Exercise task: Could you output each line of the data that follows exactly?

Data shown:
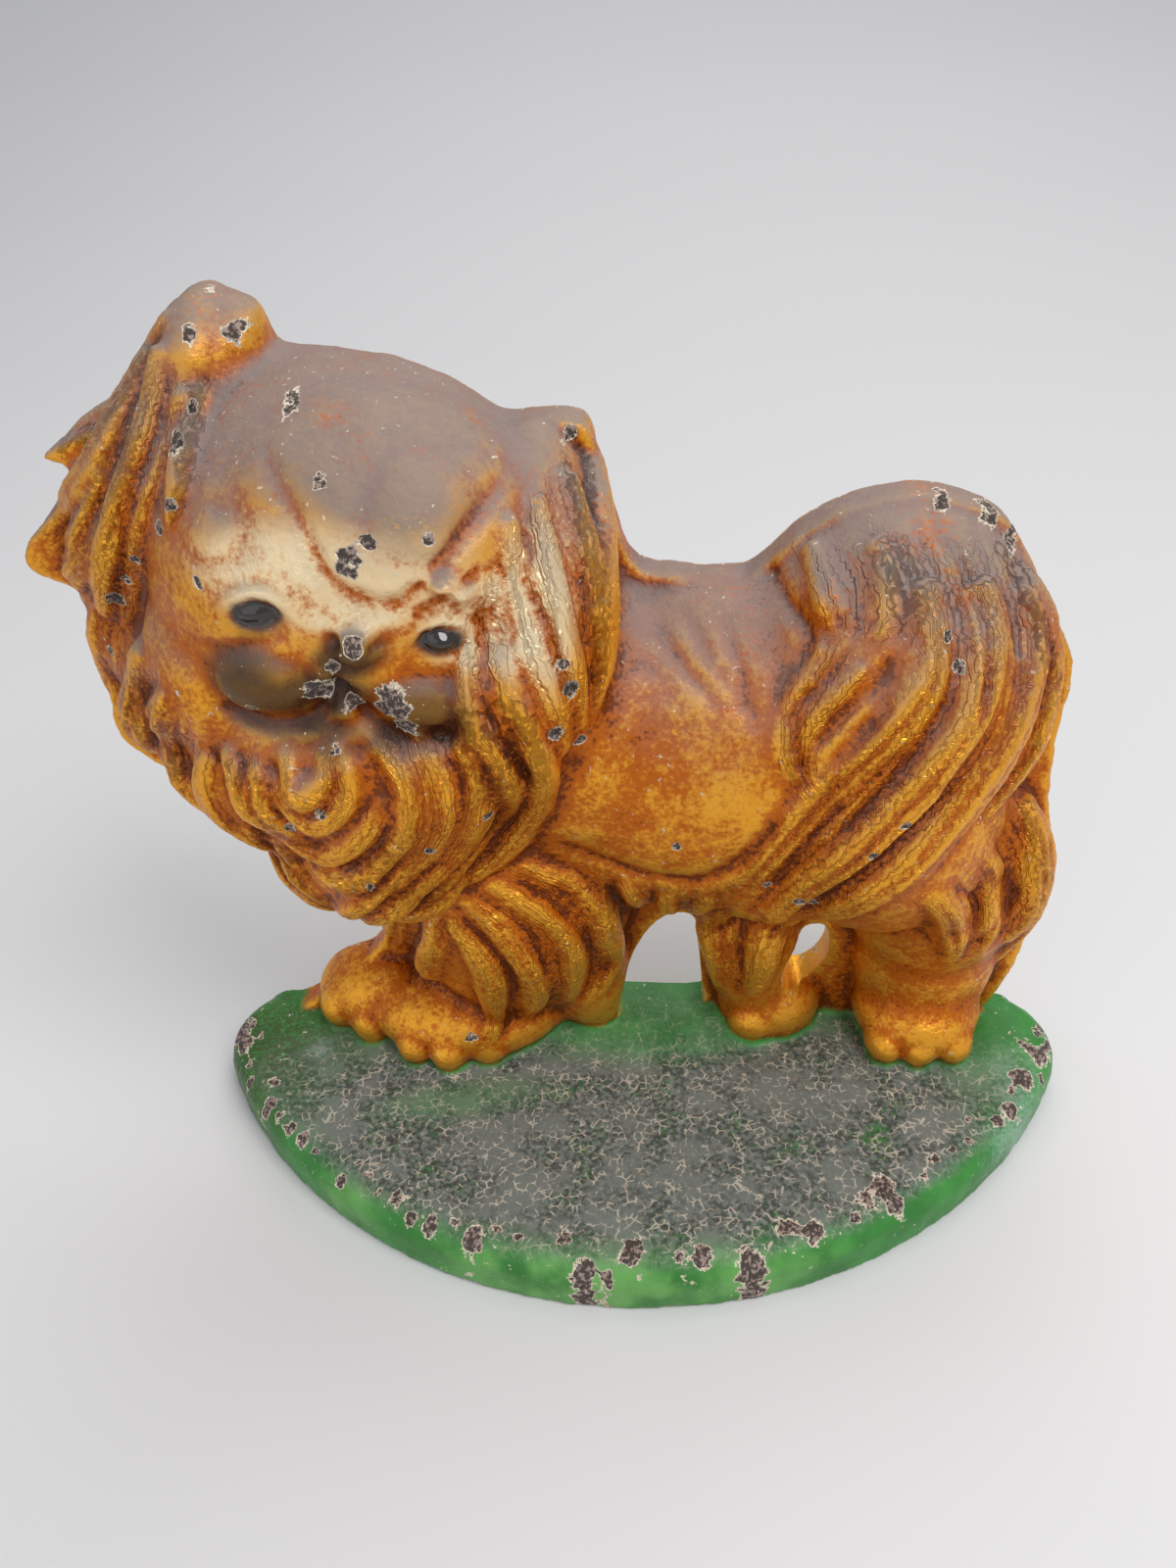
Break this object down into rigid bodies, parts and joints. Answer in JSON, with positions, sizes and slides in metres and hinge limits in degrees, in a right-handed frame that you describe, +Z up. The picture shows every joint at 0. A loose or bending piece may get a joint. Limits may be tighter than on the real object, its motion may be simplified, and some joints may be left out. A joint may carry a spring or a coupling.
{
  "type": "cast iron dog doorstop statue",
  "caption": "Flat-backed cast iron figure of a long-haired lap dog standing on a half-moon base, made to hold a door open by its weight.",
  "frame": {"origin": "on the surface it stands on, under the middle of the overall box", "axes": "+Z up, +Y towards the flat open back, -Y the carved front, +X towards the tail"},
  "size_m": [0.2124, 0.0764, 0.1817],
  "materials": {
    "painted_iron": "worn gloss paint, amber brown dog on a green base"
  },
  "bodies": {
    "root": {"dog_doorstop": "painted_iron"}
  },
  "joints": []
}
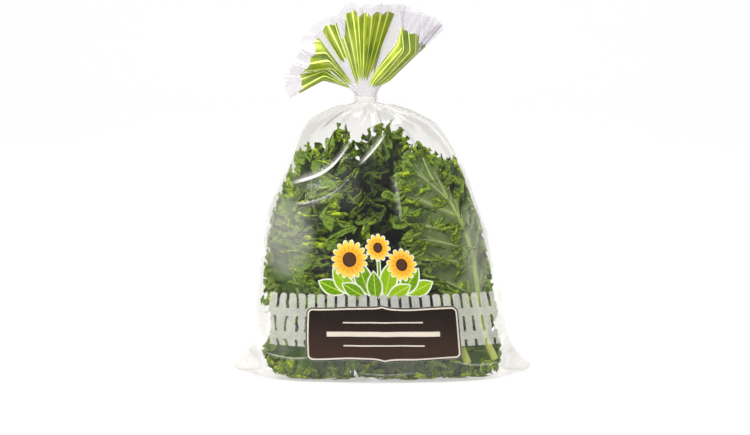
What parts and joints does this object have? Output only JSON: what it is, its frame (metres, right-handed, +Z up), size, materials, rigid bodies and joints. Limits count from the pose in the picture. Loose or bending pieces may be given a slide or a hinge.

Exercise response:
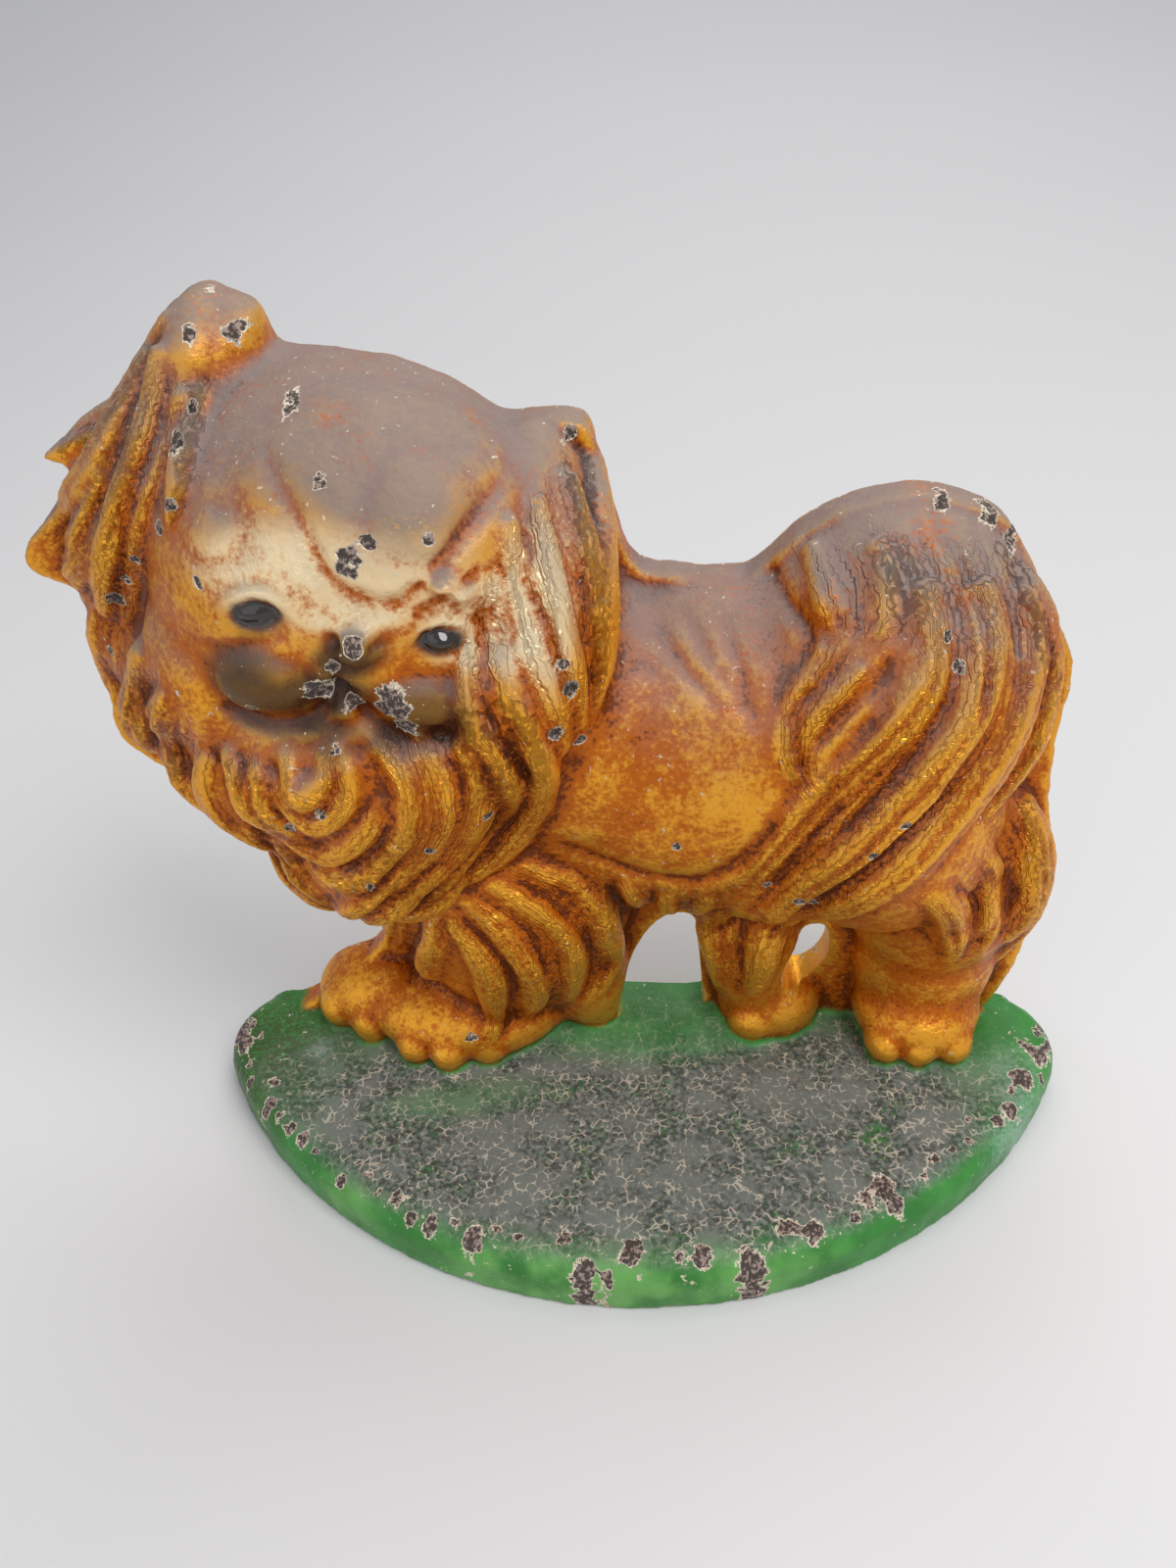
Break this object down into rigid bodies, parts and joints. Answer in JSON, with positions, sizes and slides in metres and hinge limits in degrees, in a right-handed frame that you describe, +Z up. The picture shows every joint at 0. A loose or bending piece may get a joint. Limits may be tighter than on the real object, its motion may be simplified, and some joints may be left out. A joint may carry a spring or a coupling.
{
  "type": "cast iron dog doorstop statue",
  "caption": "Flat-backed cast iron figure of a long-haired lap dog standing on a half-moon base, made to hold a door open by its weight.",
  "frame": {"origin": "on the surface it stands on, under the middle of the overall box", "axes": "+Z up, +Y towards the flat open back, -Y the carved front, +X towards the tail"},
  "size_m": [0.2124, 0.0764, 0.1817],
  "materials": {
    "painted_iron": "worn gloss paint, amber brown dog on a green base"
  },
  "bodies": {
    "root": {"dog_doorstop": "painted_iron"}
  },
  "joints": []
}
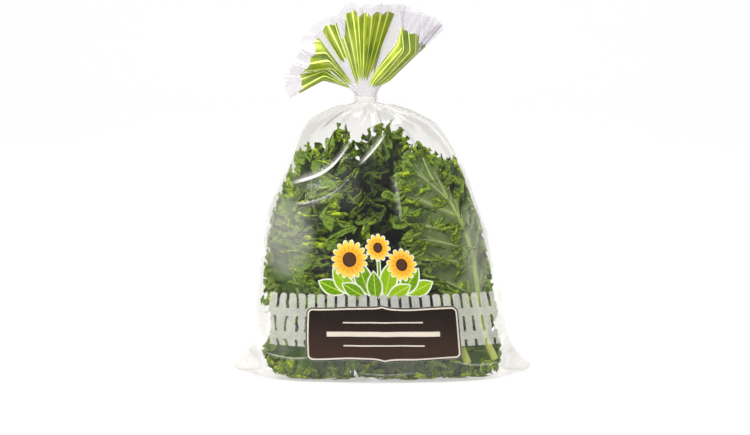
What parts and joints does this object have? Output only JSON: what it is, its frame (metres, right-handed, +Z up), size, materials, rigid bodies and joints. Limits count from the pose in the picture. Loose or bending pieces may be given a slide or a hinge.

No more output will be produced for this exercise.